Me too! I now have beautiful short salt and pepper hair, I go to Pilates and Orangetheory weekly. I have not been in such good shape in years, and I love it!
Almost 67 and just getting started. Life gets better. So within, so without!
After reading this article, I reflected on what the Bible says about longevity and how it is a Blessing. It is full of stories about men and women who were used by God to do great things once they were well passed middle age. Moses led his people until he was 120 yrs old. Those stories have given me a renewed sense of value to my Creator God. If I am valuable to Him at my age, then I am of value to myself, my family and loved ones.
I believe aging is a privilege reserved for few. So many of my friends and family members , younger than me, have passed.

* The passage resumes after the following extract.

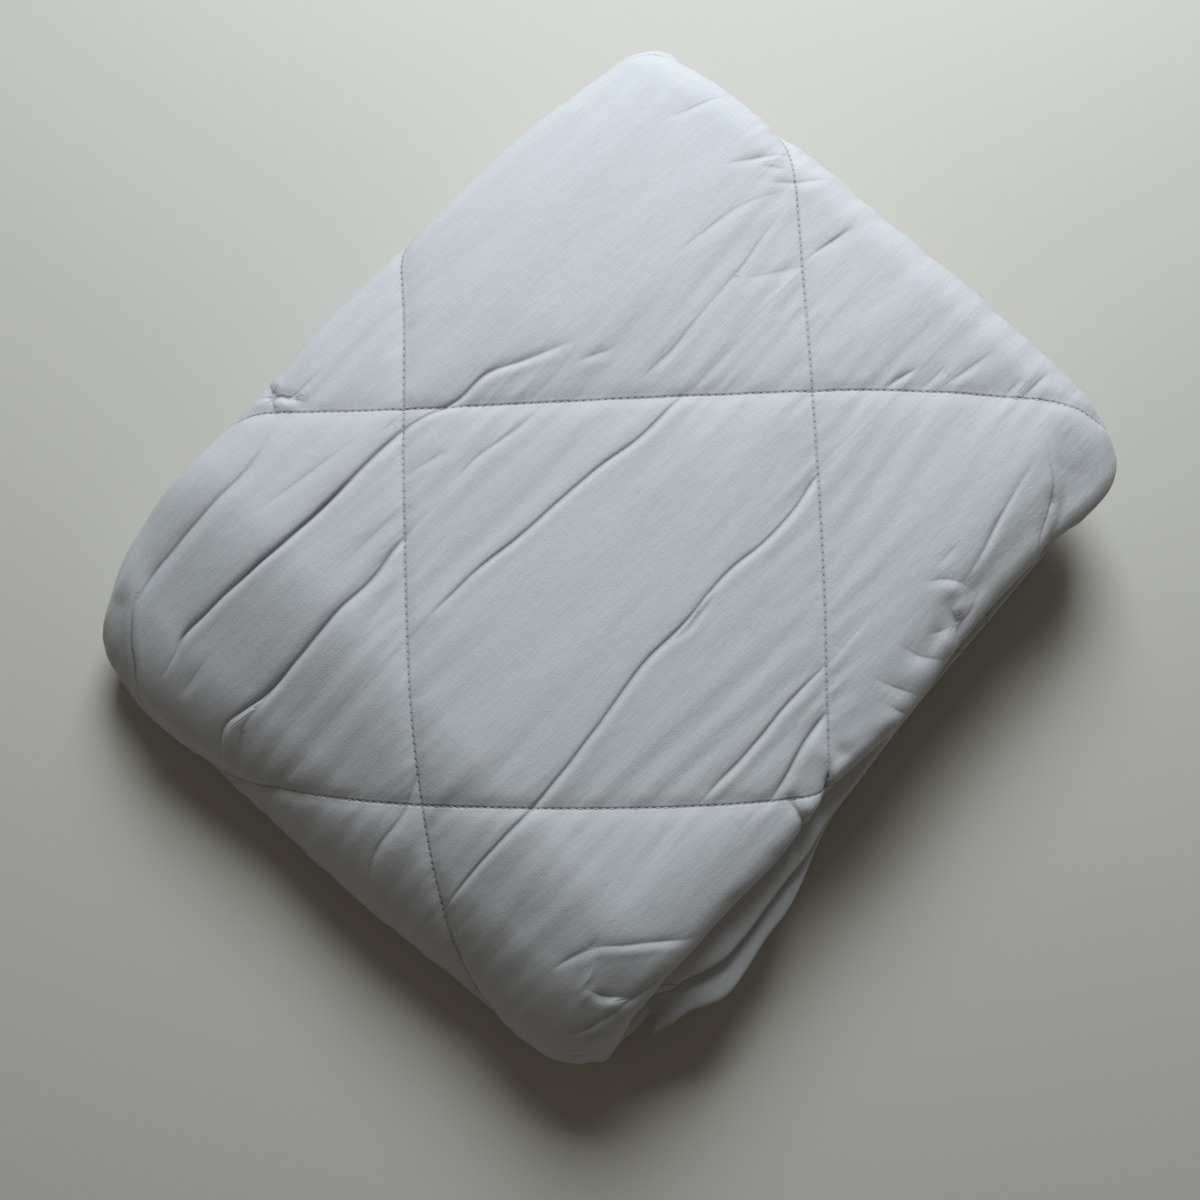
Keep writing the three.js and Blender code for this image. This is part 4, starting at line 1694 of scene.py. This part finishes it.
@dataclass
class Studio:
    """The plain pale floor, the soft light and the camera."""

    camera_place: tuple[float, float, float] = (-0.1631, -0.1289, 1.026)
    camera_heading: float = -47.3
    camera_tilt: float = 9.8
    focal_share: float = 1250 / 1200  # focal length, in widths of the picture
    sensor_width: float = 36.0
    window_azimuth: float = 38.0
    window_elevation: float = 43.0
    window_distance: float = 2.1
    window_size: tuple[float, float] = (1.0, 0.9)
    window_power: float = 48.5
    window_colour: tuple[float, float, float] = (0.86, 0.935, 1.0)
    room_colour: tuple[float, float, float] = (1.0, 0.93, 0.80)
    room_strength: float = 0.085
    floor: PlainFinish = PlainFinish("pale_floor", (0.62, 0.59, 0.53))
    floor_reach: float = 5.0
    floor_level: float = -0.0003

    def build(self) -> None:
        """Builds the floor, the lights and the camera."""
        self.build_floor()
        self.build_window()
        self.build_room()
        self.build_camera()
        bpy.context.scene.view_settings.view_transform = "Standard"

    def build_floor(self) -> None:
        """Lays the floor just under the comforter."""
        mesh = bpy.data.meshes.new("floor")
        around = ((-1, -1), (1, -1), (1, 1), (-1, 1))
        corners = [(x * self.floor_reach, y * self.floor_reach, self.floor_level) for x, y in around]
        mesh.from_pydata(corners, [], [(0, 1, 2, 3)])
        mesh.materials.append(self.floor.material())
        floor = bpy.data.objects.new("floor", mesh)
        bpy.context.scene.collection.objects.link(floor)

    def build_window(self) -> None:
        """Hangs one large soft light beside the comforter."""
        light = bpy.data.lights.new("window", "AREA")
        light.shape = "RECTANGLE"
        light.size, light.size_y = self.window_size
        light.energy, light.color = self.window_power, self.window_colour
        window = bpy.data.objects.new("window", light)
        azimuth, elevation = math.radians(self.window_azimuth), math.radians(self.window_elevation)
        side, up = self.window_distance * math.cos(elevation), self.window_distance * math.sin(elevation)
        window.location = (side * math.cos(azimuth), side * math.sin(azimuth), up)
        window.rotation_euler = (-window.location).to_track_quat("-Z", "Y").to_euler()
        bpy.context.scene.collection.objects.link(window)

    def build_room(self) -> None:
        """Fills the shadows a little, from all round."""
        world = bpy.data.worlds.new("room")
        world.use_nodes = True
        background = world.node_tree.nodes["Background"]
        background.inputs["Color"].default_value = (*self.room_colour, 1.0)
        background.inputs["Strength"].default_value = self.room_strength
        bpy.context.scene.world = world

    def build_camera(self) -> None:
        """Sets up the camera, nearly overhead."""
        lens = bpy.data.cameras.new("camera")
        lens.sensor_width = self.sensor_width
        lens.lens = lens.sensor_width * self.focal_share
        camera = bpy.data.objects.new("camera", lens)
        camera.location = self.camera_place
        camera.rotation_euler = (math.radians(self.camera_tilt), 0.0, math.radians(self.camera_heading))
        bpy.context.scene.collection.objects.link(camera)
        bpy.context.scene.camera = camera


def main() -> None:
    """Builds everything in order and reports each piece."""
    Studio().build()
    for piece in Comforter().build():
        LOG.info("%s: %d points", piece.name, len(piece.data.vertices))


if __name__ == "__main__":
    logging.basicConfig(level=logging.INFO, format="%(name)s: %(message)s")
    main()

I love being retired. My life is filled with classes, a Silver Sneakers program, taking care of my home and tenants, travel and seeking a romantic partner. Financially sound, in good health , I feel free, happy and am totally enjoying my life. I , as well as others , do not view me as an elderly woman. At 75 , I believe the best is yet to come!
I love your attitude of gratitude!
I would like to be friends with a person such as yourself !
Me too ! You’re right that aging is a privilege. Think of the alternative!
I would also like to have you in my friend group. We need to have a proaging movement, not only for ourselves, but to also change the natrative about aging.